Books

The Bon Vivant of Bunny Mellon

The meticulously crafted world of an American style legend

Photo: Margaret Houston


It’s been a long while since Bunny Mellon (1910–2014) was a household name, but, even then, those households were limited—and mostly very expensive. She was famous, firstly, for being rich, with familial links to a duo of Gilded Age fortunes: that of her grandfather, the coinventor of Listerine, and of her second husband, Paul Mellon, scion of Andrew Mellon’s vast oil and banking fortune. Yet Rachel Lowe Lambert Lloyd Mellon—nicknamed Bunny from birth—stood out among the mink-stoled midcentury aristocracy. Not because she was particularly beautiful (she wasn’t) nor because she craved the spotlight (she abhorred it), but because Mellon was a brilliant self-taught horticulturist—she redesigned the White House Rose Garden—and a supreme cultivator of understated style. She was the embodiment—and arguably the creator—of what we think of today as nonchalant old-money elegance.

Visitors to the Mellons’ homes—a sumptuous Virginia estate the most prominent of these—encountered such details as piles of cut grass heaped upon the lawns, an unframed painting propped onthe mantel, and a bowl of Lay’s potato chips set out for guests, and were doubtless charmed by the apparent ease of it all, its shabby-chic affability. As Meryl Gordon reveals in Bunny Mellon: The Life of an American Style Legend, that ease wasn’t actually easy. The raked piles of grass were scrupulously positioned to look “kind of farm-y,” in the words of a caretaker; the unframed painting casually gracing the mantel was Vincent van Gogh’s Green Wheat Fields, Auvers; and Mellon ordered the kitchen staff to remove all the broken chips from the bags of Lay’s. Studied imperfection was her style, and about it she was a perfectionist. Mellon’s mantra: “Nothing should be noticed.”

Her long life, as chronicled by Gordon, was a symphony of gardening, shopping (often for nigh-on-priceless art), and intimate socializing, all of it conducted on a quietly grand scale. Boldface names scamper through her life story, among them her close friend Jackie Kennedy Onassis, for whom Mellon served as a kind of fashion Svengali; Truman Capote (of course); the French designer Hubert de Givenchy; and onetime dinner guests Prince Charles and Princess Diana. But unexpected death (most notably that of President Kennedy, who tapped her to work on the Rose Garden), divorce, heartbreak, and a constant strain of loneliness appear just as regularly, supplying this symphony its minor chords and inevitably sending Mellon to her lifelong refuge: her gardens, where imperfect perfection—and the solace she found in it—could be achieved with mere pruning shears.

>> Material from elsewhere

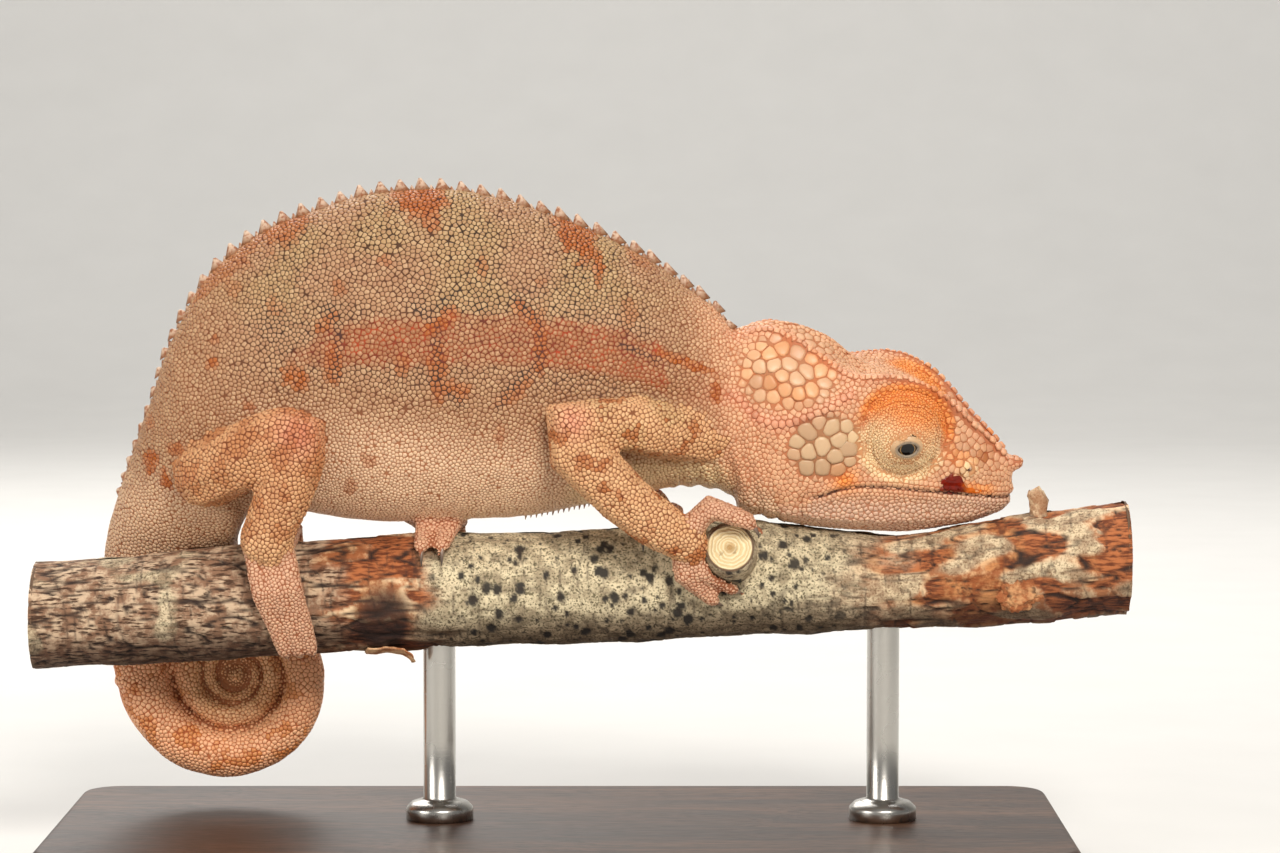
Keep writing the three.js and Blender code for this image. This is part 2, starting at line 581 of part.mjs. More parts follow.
// cuts down the trunk, from the head back: the piece ahead of each is on the right of p to q
const trunkCuts = [
  ['neck', 'scales', [17.5, 50], [14, 95]],
  ['chest', 'scales', [-5, 45], [-6, 110]],
  ['belly', 'belly', [-28, 45], [-36, 110]],
  ['hips', 'scales', [-42, 44], [-68, 76]],
  ['tail_base', 'scales', [-44, 40.5], [-74, 42.5]],
];
let rest = neckAndTrunk;
for (const [name, finish, p, q] of trunkCuts) {
  const [behind, ahead] = part(rest, p, q);
  keep(name, finish, carve(ahead, branchRoom));
  rest = behind;
}
keep('tail_drop', 'scales', carve(rest, branchRoom));
const coilCuts = {
  coil_outer: [0.012, 0.5, 9],
  coil_rear: [0.507, 1, 8],
  coil_middle: [1.012, 2, 14],
  coil_tip: [2.02, coilTurns, 15],
};
for (const [name, [n0, n1, rows]] of Object.entries(coilCuts)) {
  keep(name, 'scales', solid(loft(coilRings(n0, n1, rows))));
}

const bodyRoom = body(gap);
for (const { names, stops, joint, inner, outer, sole } of Object.values(legs)) {
  const whole = limb(stops);
  const room = limb(stops, { grow: gap });
  const [upper, lower] = part(whole, ...joint);
  keep(names[0], 'limb', carve(upper, bodyRoom, branchRoom));
  keep(names[1], 'limb', carve(lower, bodyRoom, branchRoom));
  keep(names[2], 'limb', carve(toes(inner, sole), room, bodyRoom, branchRoom));
  keep(names[3], 'limb', carve(toes(outer), room, toes(inner, sole, gap), bodyRoom,
    branchRoom));
}

export default model;
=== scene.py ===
# %% [markdown]
# # A chameleon on its branch
# The object is a life-size model of an adult female chameleon that grips a cut length of branch,
# on a plain stand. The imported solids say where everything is, so they are loaded first and never
# moved. What is made below is one skin over them, a coat of scales on the skin, and the hard
# pieces: eyes, claws, crest, bark, wood and steel.

import math

import bmesh
import bpy
import numpy as np
from mathutils import Matrix, Vector, noise
from mathutils.bvhtree import BVHTree
from mathutils.kdtree import KDTree


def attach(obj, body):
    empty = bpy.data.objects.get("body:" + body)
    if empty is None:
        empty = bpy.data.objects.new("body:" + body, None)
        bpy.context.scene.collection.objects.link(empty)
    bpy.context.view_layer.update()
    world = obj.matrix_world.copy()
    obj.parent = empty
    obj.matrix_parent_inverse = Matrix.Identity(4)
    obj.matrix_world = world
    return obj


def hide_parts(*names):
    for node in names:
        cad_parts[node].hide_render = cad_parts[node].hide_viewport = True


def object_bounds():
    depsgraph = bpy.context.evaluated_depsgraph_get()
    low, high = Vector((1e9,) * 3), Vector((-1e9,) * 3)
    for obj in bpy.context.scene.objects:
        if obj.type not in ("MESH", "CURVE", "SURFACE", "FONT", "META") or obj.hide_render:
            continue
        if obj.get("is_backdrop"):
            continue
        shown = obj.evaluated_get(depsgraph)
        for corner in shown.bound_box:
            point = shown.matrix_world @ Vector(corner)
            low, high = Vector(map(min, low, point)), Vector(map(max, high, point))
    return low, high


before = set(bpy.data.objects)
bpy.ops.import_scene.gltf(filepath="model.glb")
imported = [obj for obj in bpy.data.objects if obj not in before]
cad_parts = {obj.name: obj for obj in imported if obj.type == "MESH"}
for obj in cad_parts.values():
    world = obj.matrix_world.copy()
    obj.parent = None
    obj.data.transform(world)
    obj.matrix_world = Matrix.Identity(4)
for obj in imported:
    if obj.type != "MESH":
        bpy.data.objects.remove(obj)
cad_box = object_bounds()
MM = 0.001
chance = np.random.default_rng(11)
print("solids:", len(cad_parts))

# %% [markdown]
# ## Camera, floor and light
# A long lens from 60 cm away, level with the animal's flank and a little above it, keeps its
# proportions as they are. One large soft lamp at the front gives form to the scales, a second
# from the side fills the shadows. The floor is one pale sheet that curves up behind like a
# photographer's paper sweep, so no horizon line crosses the picture.

# %% Camera
AIM = Vector((11.85, 0, 66.63)) * MM
camera_data = bpy.data.cameras.new("camera")
camera_data.lens = 113.9
camera_data.sensor_width = 36
camera_data.clip_start = 0.01
camera = bpy.data.objects.new("camera", camera_data)
rise = math.radians(4)
camera.location = AIM + 0.6 * Vector((0, -math.cos(rise), math.sin(rise)))
camera.rotation_euler = (AIM - camera.location).to_track_quat("-Z", "Y").to_euler()
bpy.context.scene.collection.objects.link(camera)
bpy.context.scene.camera = camera


# %% Lamps and room
def lamp(name, place, aim, size, watts, colour):
    """A square area lamp that points from place at aim, both in millimetres."""
    light = bpy.data.lights.new(name, "AREA")
    light.size = size * MM
    light.energy = watts
    light.color = colour
    thing = bpy.data.objects.new(name, light)
    thing.location = Vector(place) * MM
    thing.rotation_euler = (Vector(aim) * MM - thing.location).to_track_quat("-Z", "Y").to_euler()
    bpy.context.scene.collection.objects.link(thing)


lamp("key_lamp", (160, -620, 460), (0, 0, 60), 220, 5.0, (1.0, 0.96, 0.90))
lamp("side_lamp", (-560, -380, 260), (0, 0, 60), 320, 1.5, (1.0, 0.97, 0.93))
lamp("back_lamp", (-200, 560, 520), (0, 0, 70), 400, 2.2, (1.0, 0.98, 0.95))
lamp("backdrop_lamp", (0, 300, 900), (0, 1300, 100), 900, 8.0, (1.0, 0.99, 0.98))

# the plain transform shows a colour as it was chosen, without a film look over it
bpy.context.scene.view_settings.view_transform = "Standard"
world = bpy.data.worlds.new("room")
bpy.context.scene.world = world
world.use_nodes = True
world.node_tree.nodes["Background"].inputs["Color"].default_value = (0.76, 0.76, 0.75, 1)
world.node_tree.nodes["Background"].inputs["Strength"].default_value = 0.27

# %% [markdown]
# ## Materials from nodes
# Every finish is a Principled shader with textures worked out in space. One function adds a node
# with its settings and links, and one turns a paint-chip colour into the linear values that a
# renderer adds up.

# %% Colours and nodes
def linear(code):
    """Linear red, green and blue, with an alpha of one, from an sRGB hex colour."""
    parts = [int(code[i:i + 2], 16) / 255 for i in (1, 3, 5)]
    return [c / 12.92 if c <= 0.04045 else ((c + 0.055) / 1.055) ** 2.4 for c in parts] + [1]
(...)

The story arc of biographies hews naturally to the contours of life, with a subject’s golden years generally making for sedate reading. Bunny Mellon’s tale is the sizzling exception. The book’s juiciest scandal arrives near the end, when, at the age of ninety-five, Mellon took a shine to a North Carolina senator named John Edwards. With delighted mischief, she covertly funneled hundreds of thousands of dollars to Edwards, partly to conceal the affair and secret child that ultimately sank his political career. Mellon was unapologetic about the subterfuge—hers and the senator’s—despite the public way it breached her decades-old reputation for good taste. As the Edwards case went to trial, and legal jeopardy loomed, the 101-year-old Mellon phoned her friend and accomplice Bryan Huffman and said, “Bryan, just imagine, if we go to jail for this we could get cells next to each other and do them so attractively. Very spare, attractive, and warm…” No matter the situation, aesthetics mattered.